I've been very quiet on my blog recently.  And I've even had long stretches of time when I've been relatively quiet on Facebook as well.  One of the reasons is that I find that sometimes I learn more when I talk less.  Often I find that being vocal about certain things only makes me angry and causes conflict with other people.  So in some ways I've tried to reduce or eliminate that by being less vocal, by reading and listening more and talking and writing less.

One of my favorite people to follow is David G McAfee.  He is a skeptic.  He's an atheist.  He's made it his career to promote critical thinking and skepticism.  He addresses not just religious ideas, but all sorts of superstitions and other unfounded claims.  The thing that I admire most about him is his ability to admit that he's wrong.  He does not seem to be emotionally connected with his views, which helps him to abandon a view if he finds it to be incorrect.

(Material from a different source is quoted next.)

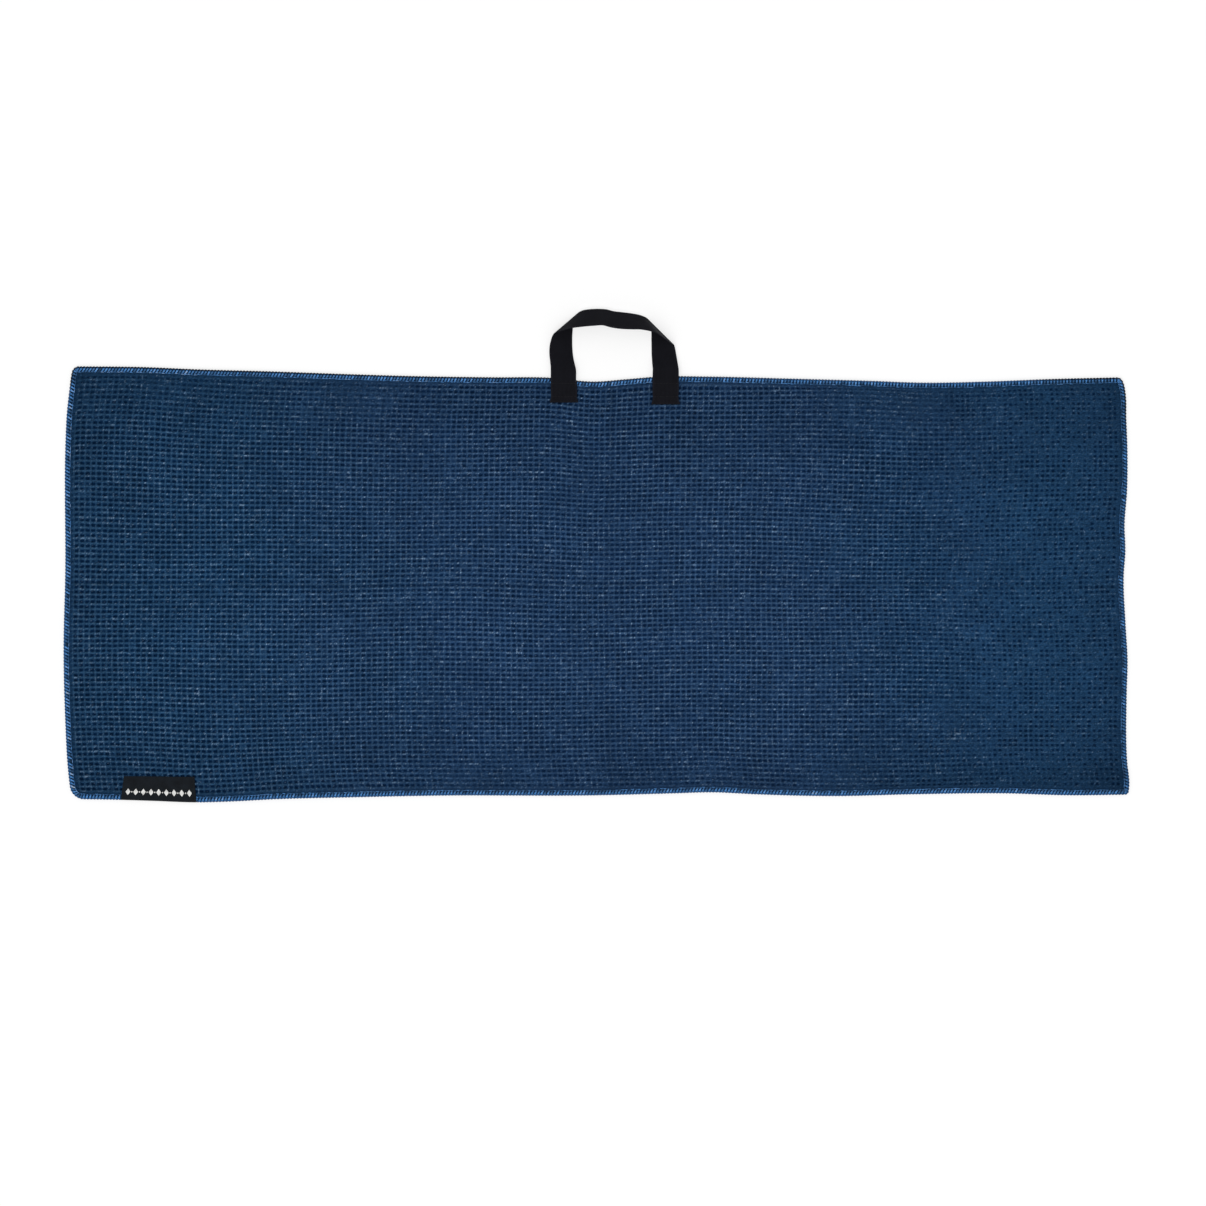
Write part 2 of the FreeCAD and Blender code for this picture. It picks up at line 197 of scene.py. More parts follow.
def rise(x, y):
    """The soft swells of the laid cloth, which is flat at its edges, under the webbing's ends and
    along the main fold."""
    swell = 0.5 + 0.5 * waves(x, y, 11, 9, 420, 120)
    open_cloth = smooth(8, 70, distance_in(x, y)) * smooth(3, 45, np.abs(y - FOLD))
    for low, high in ((LEFT_END_LOW, LEFT_END_HIGH), (RIGHT_END_LOW, RIGHT_END_HIGH)):
        open_cloth = open_cloth * (1 - near_box(x, y, low, high, 45))
    return 0.95 * np.clip(swell, 0, 1) * open_cloth


# ---------------- meshes


def grid_faces(rows, columns, wrap_rows=False, wrap_columns=False):
    """The four-cornered faces of a grid of points, row by row."""
    row = np.arange(rows if wrap_rows else rows - 1)
    column = np.arange(columns if wrap_columns else columns - 1)
    row, column = (part.ravel() for part in np.meshgrid(row, column, indexing="ij"))
    next_row, next_column = (row + 1) % rows, (column + 1) % columns
    corners = [
        row * columns + column, row * columns + next_column,
        next_row * columns + next_column, next_row * columns + column,
    ]
    return np.stack(corners, axis=1)


def slab_faces(rows, columns):
    """The faces of a closed slab: a grid, the same grid again behind it, and the wall between."""
    faces = grid_faces(rows, columns)
    count = rows * columns
    ring = np.concatenate([
        np.arange(columns), np.arange(1, rows) * columns + columns - 1,
        (rows - 1) * columns + np.arange(columns - 2, -1, -1),
        np.arange(rows - 2, 0, -1) * columns,
    ])
    ahead = np.roll(ring, -1)
    walls = np.stack([ring + count, ahead + count, ahead, ring], axis=1)
    return np.vstack([faces, faces[:, ::-1] + count, walls])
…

One very simple example was that he had referred to himself a scholar of religious studies.  It was pointed out to him that the word "scholar" often means something stronger than just having a degree, that it should only be used by someone who is well-published in peer-reviewed journals and can be considered expert in a subject.  He promptly changed any use of the word "scholar" that he had to "graduate", to indicate only that he had graduated with a degree in religious studies.  This is a very simple thing and may seem quite insignificant to most onlookers but to me it is very significant.  I believe that if I were in his place I would stubbornly insist that the word applies and I would continue using it, which would then cause anyone who objected to the use of the word to be angry with me and perhaps cause tension.  Yet David was able to simply accept this and change his verbology.

I have changed my views on many things in my life.  I've gone from Mormon to atheist, from homophobe to out gay man, and from socially conservative to socially liberal.  Clearly I can change my views.  If I witness new data to support a differing view, I can eventually come around to the better way of thinking.  But I would be lying if I said that this is natural to me.  It is not natural.  I resist it.  I go down in flames.  I fight, I argue, and I become very angry when I am contradicted.  I wish that it were not so.

I would like to be more open to differing viewpoints.  I would like to be more accepting of ideas that contradict my own.  I would like to be able to read through a document that criticizes my worldview without becoming angry.  I would like to be able to discuss issues with friends who disagree with me without making it personal.  I know that all of these things would help me better myself.  I would be able to learn more easily, I would be able to arrive at a better understanding of the truth if I adopted these principles.

A similar but slightly different example is Penn Jillette.  He is very open to listening to people with differing beliefs.  And he seems to be very good at listening and trying to understand their viewpoint.  Of course, he's very vociferous about telling people why he thinks their ideas are stupid.  But I don't see anything particularly wrong with that.  I believe everyone should feel comfortable voicing eir own opinions on any particular subject, even if that opinion is just that someone else's opinion is garbage.  At any rate, he says that he reads things all the time that his friends send him that are radically different from what he believes.  I should do that more often, and not just to troll them or make myself angry, but to try to understand and broaden my mind.